Problem

Given an unsorted integer array nums. Return the smallest positive integer that is not present in nums.

You must implement an algorithm that runs in O(n) time and uses O(1) auxiliary space.

Example 1:

Input: nums = [1,2,0] Output: 3 Explanation: The numbers in the range [1,2] are all in the array.

Example 2:

Input: nums = [3,4,-1,1] Output: 2 Explanation: 1 is in the array but 2 is missing.

Example 3:

Input: nums = [7,8,9,11,12] Output: 1 Explanation: The smallest positive integer 1 is missing.

Constraints:

1 <= nums.length <= 105 -231 <= nums[i] <= 231 - 1

Pre analysis

Since the question asks for O(n) time and O(1) space, we can’t use any extra space. So, we can’t use a set to store the numbers.

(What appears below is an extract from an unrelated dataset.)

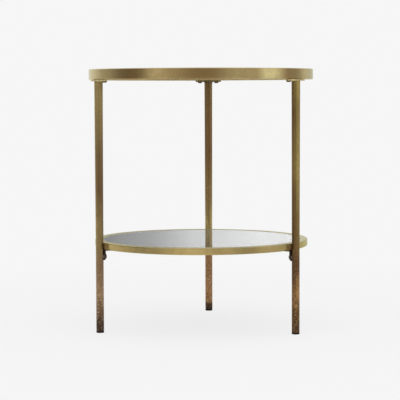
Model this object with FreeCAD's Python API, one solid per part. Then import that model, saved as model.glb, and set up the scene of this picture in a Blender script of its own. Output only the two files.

We can use the array itself. Additionally we have a constraint that the smallest positive integer that is not present in nums. So, we can ignore all the negative numbers and 0. We can also ignore all the numbers greater than the length of the array.

Approach

• Iterate through the array and place each positive integer i at index i-1 if possible. This ensures that the element nums[i] == i+1 if it exists in the array.
• Iterate through the array again to find the first index i where nums[i] != i+1. Return i+1 as the smallest missing positive integer.
• If all numbers from 1 to n are present in the array, return n+1 as the result.